Your task is to output the data exactly as it stands.
<<<<
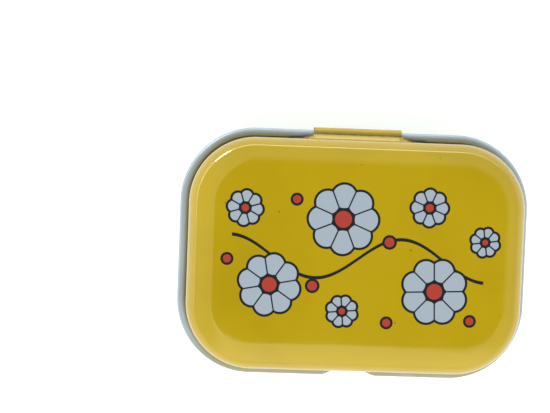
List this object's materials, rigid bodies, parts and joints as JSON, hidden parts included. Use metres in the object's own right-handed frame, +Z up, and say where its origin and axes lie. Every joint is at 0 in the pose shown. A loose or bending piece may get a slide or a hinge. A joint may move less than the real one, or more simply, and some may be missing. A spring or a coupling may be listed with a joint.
{
  "type": "hinged metal tin",
  "caption": "Rounded rectangular pressed-metal tin with a domed lid that turns on the rolled bead at the back and a finger notch at the front.",
  "frame": {"origin": "middle of the base footprint, at the level the tin stands on", "axes": "+X along the width to the right seen from the front, +Y to the back where the hinge is, +Z up through the closed lid"},
  "size_m": [0.1758, 0.1252, 0.089],
  "materials": {
    "body_enamel": "pale blue-grey gloss enamel on tinplate, bare satin tinplate inside",
    "lid_lacquer": "glossy yellow printed lacquer on tinplate, bare satin tinplate inside",
    "steel_wire": "plain drawn steel wire"
  },
  "bodies": {
    "body": {"body_shell": "body_enamel", "hinge_wire": "steel_wire"},
    "lid": {"lid_shell": "lid_lacquer"}
  },
  "joints": [
    {"name": "lid_hinge", "type": "hinge", "parent": "body", "child": "lid", "pos_m": [0, 0.0595, 0.062], "axis": [-1, 0, 0], "range_deg": [0, 110]}
  ]
}
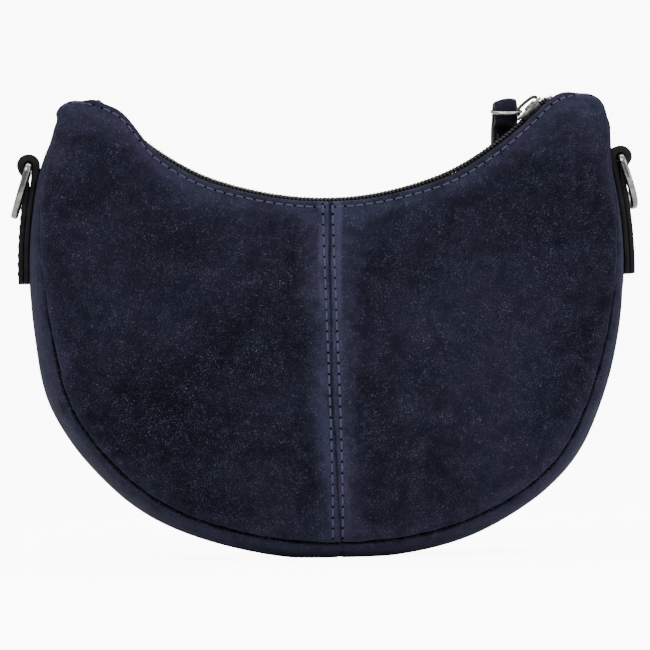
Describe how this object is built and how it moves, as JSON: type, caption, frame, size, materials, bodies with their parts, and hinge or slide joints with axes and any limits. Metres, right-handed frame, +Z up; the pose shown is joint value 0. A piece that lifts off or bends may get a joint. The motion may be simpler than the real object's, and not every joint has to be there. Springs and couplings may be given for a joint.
{
  "type": "crossbody bag",
  "caption": "Small half-moon crossbody bag in dark navy suede, with a zip along its hollow top edge, a ring-hung pull tab and a D-ring on a folded strap loop at each side.",
  "frame": {"origin": "on the surface that the bag stands on, below the middle of its body", "axes": "+X to the right as the front is seen (the zip closes this way), +Y from the front to the back, +Z up"},
  "size_m": [0.245, 0.0666, 0.1806],
  "materials": {
    "navy_suede": "fine napped suede",
    "strap_leather": "smooth, with painted edges",
    "lining_cloth": "plain weave",
    "zip_tape": "herringbone tape",
    "zip_coil": "satin nylon",
    "nickel": "bright nickel plate",
    "ring_gunmetal": "polished dark nickel"
  },
  "bodies": {
    "bag": {"front_panel_left": "navy_suede", "front_panel_right": "navy_suede", "back_panel_left": "navy_suede", "back_panel_right": "navy_suede", "gusset_left": "navy_suede", "gusset_right": "navy_suede", "front_lining": "lining_cloth", "back_lining": "lining_cloth", "gusset_lining": "lining_cloth", "front_zip_tape": "zip_tape", "back_zip_tape": "zip_tape", "front_zip_coil": "zip_coil", "back_zip_coil": "zip_coil", "bottom_stop": "nickel", "front_top_stop": "nickel", "back_top_stop": "nickel", "left_strap_loop": "strap_leather", "right_strap_loop": "strap_leather"},
    "slider": {"slider_body": "nickel", "slider_bail": "nickel"},
    "pull_ring": {"pull_ring": "nickel"},
    "pull_tab": {"pull_tab": "navy_suede"},
    "left_d_ring": {"left_d_ring": "ring_gunmetal"},
    "right_d_ring": {"right_d_ring": "ring_gunmetal"}
  },
  "joints": [
    {"name": "slider_travel", "type": "hinge", "parent": "bag", "child": "slider", "pos_m": [0, 0, 0.2556], "axis": [0, 1, 0], "range_deg": [0, 90], "deforming": ["front_zip_coil", "back_zip_coil"]},
    {"name": "pull_ring_swing", "type": "hinge", "parent": "slider", "child": "pull_ring", "pos_m": [0.07743, 0, 0.17224], "axis": [0, 1, 0], "range_deg": [0, 60]},
    {"name": "pull_tab_swing", "type": "hinge", "parent": "pull_ring", "child": "pull_tab", "pos_m": [0.07163, 0.00571, 0.17325], "axis": [1, 0, 0], "range_deg": [0, 90]},
    {"name": "left_ring_swing", "type": "hinge", "parent": "bag", "child": "left_d_ring", "pos_m": [-0.11518, 0, 0.15331], "axis": [0, 1, 0], "range_deg": [0, 165]},
    {"name": "right_ring_swing", "type": "hinge", "parent": "bag", "child": "right_d_ring", "pos_m": [0.11518, 0, 0.15331], "axis": [0, -1, 0], "range_deg": [0, 165]}
  ]
}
>>>>
- FULL RESPONSE
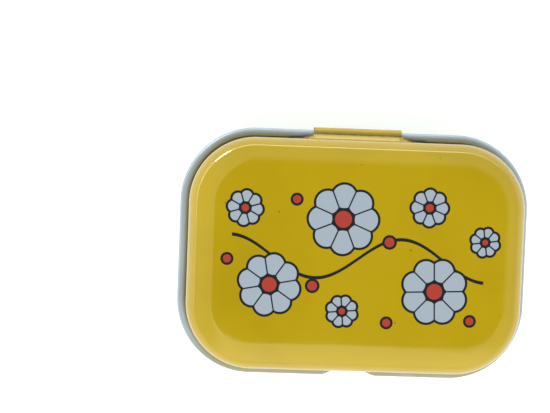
List this object's materials, rigid bodies, parts and joints as JSON, hidden parts included. Use metres in the object's own right-handed frame, +Z up, and say where its origin and axes lie. Every joint is at 0 in the pose shown. A loose or bending piece may get a slide or a hinge. A joint may move less than the real one, or more simply, and some may be missing. A spring or a coupling may be listed with a joint.
{
  "type": "hinged metal tin",
  "caption": "Rounded rectangular pressed-metal tin with a domed lid that turns on the rolled bead at the back and a finger notch at the front.",
  "frame": {"origin": "middle of the base footprint, at the level the tin stands on", "axes": "+X along the width to the right seen from the front, +Y to the back where the hinge is, +Z up through the closed lid"},
  "size_m": [0.1758, 0.1252, 0.089],
  "materials": {
    "body_enamel": "pale blue-grey gloss enamel on tinplate, bare satin tinplate inside",
    "lid_lacquer": "glossy yellow printed lacquer on tinplate, bare satin tinplate inside",
    "steel_wire": "plain drawn steel wire"
  },
  "bodies": {
    "body": {"body_shell": "body_enamel", "hinge_wire": "steel_wire"},
    "lid": {"lid_shell": "lid_lacquer"}
  },
  "joints": [
    {"name": "lid_hinge", "type": "hinge", "parent": "body", "child": "lid", "pos_m": [0, 0.0595, 0.062], "axis": [-1, 0, 0], "range_deg": [0, 110]}
  ]
}
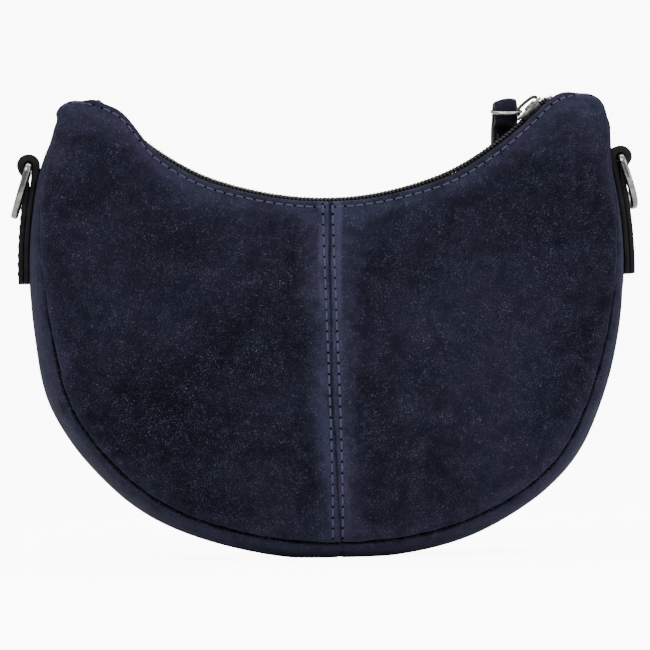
Describe how this object is built and how it moves, as JSON: type, caption, frame, size, materials, bodies with their parts, and hinge or slide joints with axes and any limits. Metres, right-handed frame, +Z up; the pose shown is joint value 0. A piece that lifts off or bends may get a joint. The motion may be simpler than the real object's, and not every joint has to be there. Springs and couplings may be given for a joint.
{
  "type": "crossbody bag",
  "caption": "Small half-moon crossbody bag in dark navy suede, with a zip along its hollow top edge, a ring-hung pull tab and a D-ring on a folded strap loop at each side.",
  "frame": {"origin": "on the surface that the bag stands on, below the middle of its body", "axes": "+X to the right as the front is seen (the zip closes this way), +Y from the front to the back, +Z up"},
  "size_m": [0.245, 0.0666, 0.1806],
  "materials": {
    "navy_suede": "fine napped suede",
    "strap_leather": "smooth, with painted edges",
    "lining_cloth": "plain weave",
    "zip_tape": "herringbone tape",
    "zip_coil": "satin nylon",
    "nickel": "bright nickel plate",
    "ring_gunmetal": "polished dark nickel"
  },
  "bodies": {
    "bag": {"front_panel_left": "navy_suede", "front_panel_right": "navy_suede", "back_panel_left": "navy_suede", "back_panel_right": "navy_suede", "gusset_left": "navy_suede", "gusset_right": "navy_suede", "front_lining": "lining_cloth", "back_lining": "lining_cloth", "gusset_lining": "lining_cloth", "front_zip_tape": "zip_tape", "back_zip_tape": "zip_tape", "front_zip_coil": "zip_coil", "back_zip_coil": "zip_coil", "bottom_stop": "nickel", "front_top_stop": "nickel", "back_top_stop": "nickel", "left_strap_loop": "strap_leather", "right_strap_loop": "strap_leather"},
    "slider": {"slider_body": "nickel", "slider_bail": "nickel"},
    "pull_ring": {"pull_ring": "nickel"},
    "pull_tab": {"pull_tab": "navy_suede"},
    "left_d_ring": {"left_d_ring": "ring_gunmetal"},
    "right_d_ring": {"right_d_ring": "ring_gunmetal"}
  },
  "joints": [
    {"name": "slider_travel", "type": "hinge", "parent": "bag", "child": "slider", "pos_m": [0, 0, 0.2556], "axis": [0, 1, 0], "range_deg": [0, 90], "deforming": ["front_zip_coil", "back_zip_coil"]},
    {"name": "pull_ring_swing", "type": "hinge", "parent": "slider", "child": "pull_ring", "pos_m": [0.07743, 0, 0.17224], "axis": [0, 1, 0], "range_deg": [0, 60]},
    {"name": "pull_tab_swing", "type": "hinge", "parent": "pull_ring", "child": "pull_tab", "pos_m": [0.07163, 0.00571, 0.17325], "axis": [1, 0, 0], "range_deg": [0, 90]},
    {"name": "left_ring_swing", "type": "hinge", "parent": "bag", "child": "left_d_ring", "pos_m": [-0.11518, 0, 0.15331], "axis": [0, 1, 0], "range_deg": [0, 165]},
    {"name": "right_ring_swing", "type": "hinge", "parent": "bag", "child": "right_d_ring", "pos_m": [0.11518, 0, 0.15331], "axis": [0, -1, 0], "range_deg": [0, 165]}
  ]
}